Linda likes how Clear links identity to habits. He writes, “Every action you take is a vote for the type of person you wish to become. No single instance will transform your beliefs, but as the votes build up, so does the evidence of your new identity. This is one reason why meaningful change does not require radical change. Small habits can make a meaningful difference by providing evidence of a new identity. And if a change is meaningful, it is actually big. That’s the paradox of making small improvements.” She likes his emphasis on the big impact of small change. Linda asks Nancy about her experience changing her identity from a university professional to her retired life.
Nancy does also like Clear’s emphasis on identity. She has done a lot of reading about political identity and thinks it is central to how people behave and what they believe. She indicates that shifting her identity from being a university professional was not difficult, but totally embracing the identity she wants, as a writer, as been harder for her to claim because she cannot claim certain successes in her writing.

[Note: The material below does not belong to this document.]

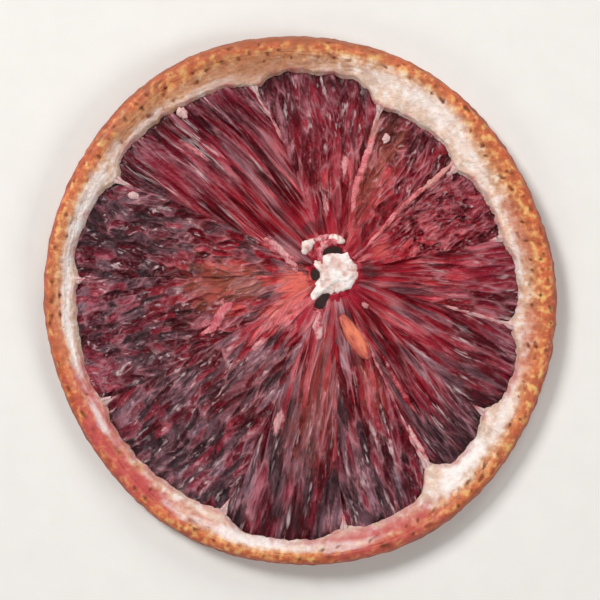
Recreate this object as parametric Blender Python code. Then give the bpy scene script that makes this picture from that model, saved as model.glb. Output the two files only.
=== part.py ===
"""Dried blood orange slice, 57 mm at its widest, lying flat: one solid.

The peel and pith stand proud as a rim round thin, leathery flesh. Walls run from the off-centre core to the
pith and part the flesh into segments. Both cut faces are alike. The solid is a set of closed rings about the
core: from the top of the core out over the flesh, pith and peel, down the skin, and back in underneath.
Lengths are in millimetres and angles in degrees, counter-clockwise from +X, until MM turns them to metres.
"""

import math
from collections.abc import Callable

import bmesh
import bpy

MM = 0.001

# The outline from above. Only even lobes, so that the box stays centred on the origin.
RIM_RADIUS = 28.15
RIM_OVAL = 0.62
RIM_OVAL_ANGLE = 105.0
RIM_RIPPLE = 0.13
RIM_RIPPLE_LOBES = 6

# The core lies off the middle, as the fruit was cut off its axis.
CORE_X = 3.7
CORE_Y = 2.75

# The circle that the flesh fills before each segment's own reach is added.
FLESH_RADIUS = 24.75
FLESH_X = -0.5
FLESH_Y = -0.83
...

Linda says she has done a good job surrounding herself with people who do claim the identity of writer and that is good. Nancy agrees that has been reinforcing for her.
Linda says she has always thought she is not a tech savvy person and so when her church needed people to join the tech team, she thought this was not for her. Finally, she realized her self-labeling was limiting her, because of this book!
Nancy likes Clear’s use of identity as in: I am a healthy person and walking every day is something a healthy person does. Linny said she used that in deciding not to eat another Christmas cookie.
Clear breaks down how to create a good habit and the inversion of that on how to break a bad habit. The Four Laws are: 1) Make it Obvious, 2) Make it Attractive, 3) Make it Easy, and 4) Make it Satisfying. And then the converse is true also – make the bad habit invisible, make the bad habit unattractive.
Linny says one of her goals was to be able to respond to Red Cross emergencies, but her phone and laptop were dead, keeping her from responding. Her husband bought her a charging cable for her car so she can now charge them on her way to the emergency.
Linny says Nancy has made her workspace attractive and that makes it easy and satisfying for her to do her work. Nancy says she is scheduling time for writing to get back into her writing habit and that is helping her. Linny reminds Nancy that Clear says the habit commitment is for no more than 2 minutes. So, she should just commit to 2 minutes of writing.
Linda liked making the habit obvious. For example, she says how about not buying potato chips but instead buying fruit and putting them in a bowl that is very visible.
Linny liked the idea of flow state and how Clear talks about flow as a part of goal setting. For example, playing a tennis opponent that is too easy means you will probably not play as well as you could. If you play someone much better, it can be discouraging. Playing someone a little better makes you concentrate and is likely to lead to a flow state.
Nancy says when she gets bored of a habit, it is easy to stop doing them. She feels like her meditation practice was boring to her, rather than engaging. That is part of why she dropped it. She is going to try to restart her meditation practice. Linny reiterates a short time period, like one minute, is a good goal.
Linda likes Clear’s acknowledgement that any habit can become boring. Think of Olympic athletes who are performing the same thing over and over. The idea is to just keep showing up.
Nancy says, it’s okay to “fail,” but Clear says he works hard to not break his habit two days in a row, though.
Linny is working on making her office attractive. She talked about taking the change one step, 1% at a time. Nancy liked Clear’s story about a 15-foot error in pointing a ship from New York harbor and not correcting it can lead the ship to arrive, not in Portugal, but to Africa.
Linny says she would recommend reading this book slowly so that the reader can spend time with the concepts, journal about it, think about it, and apply it. Nancy says she plans to purchase the book so she can underline it and spend more time so she can apply some of the concepts.
Nancy also liked, overall, the idea that habits are nonconscious and that habits remove the cognitive load of “Am I going to do this?” and the emotional load of “Do I feel like doing it?”
Nancy says the book make her think about her identity as an athlete. She has never thought of herself as an athlete, but over the last couple years, people will tell her she is athletic, but she disagrees. It has happened enough times, that she is thinking maybe she is an athlete, even though it is a foreign concept. She also doesn’t feel she has a level of prowess required of athletes, but maybe it is more in the doing, rather than the level at which she is performing. It’s still a shirt that doesn’t fit, though. It’s interesting when other people see an identity for her that you don’t recognize in yourself. Linny thinks it’s exciting.